Achieving these results required a cohesive inference stack. Crucially, the architecture utilized optimized servers for serving, coupled with a threat classifier. The optimization process involved fusing key operations – such as normalization, embedding, and activation functions – into single custom CUDA kernels. This fusion minimizes memory traffic and launch overhead, which are frequent sources of performance degradation in high-frequency trading or security applications.

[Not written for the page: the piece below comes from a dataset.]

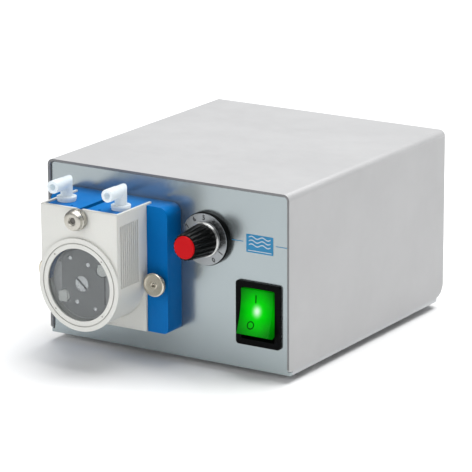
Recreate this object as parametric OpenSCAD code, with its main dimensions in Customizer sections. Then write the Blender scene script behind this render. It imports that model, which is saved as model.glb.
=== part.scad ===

Specialized tools automatically fused normalization operations into preceding kernels, while developers built custom kernels for sliding window attention.

The ability to secure enterprises is becoming more reliant on matching the increasing volume and speed of cybersecurity data and adapting to the acceleration of innovation from adversaries.

As threat actors continue to leverage AI to mutate attacks in real-time, security mechanisms must possess the computational resources to run complex inference models without introducing unacceptable latency. Reliance on CPU-based processing for advanced threat detection is becoming a liability. Just as graphics rendering shifted to GPUs, real-time security inference requires specialized hardware to maintain throughput and ensure robust coverage.

Furthermore, generic AI models and tokenizers often struggle with specialized data. The evolving payloads of modern threats require models trained specifically on malicious patterns and input segmentations that reflect the reality of machine data.

Looking ahead, the roadmap for future security involves training models and architectures specifically for adversarial robustness, potentially using techniques like quantization to further enhance speed and efficiency. By continuously training threat and defense models in tandem, organizations can build a foundation for real-time AI protection that scales with the complexity of evolving security threats. The adversarial learning breakthroughs demonstrate that the technology to achieve this – balancing latency, throughput and accuracy – is now capable of being deployed today.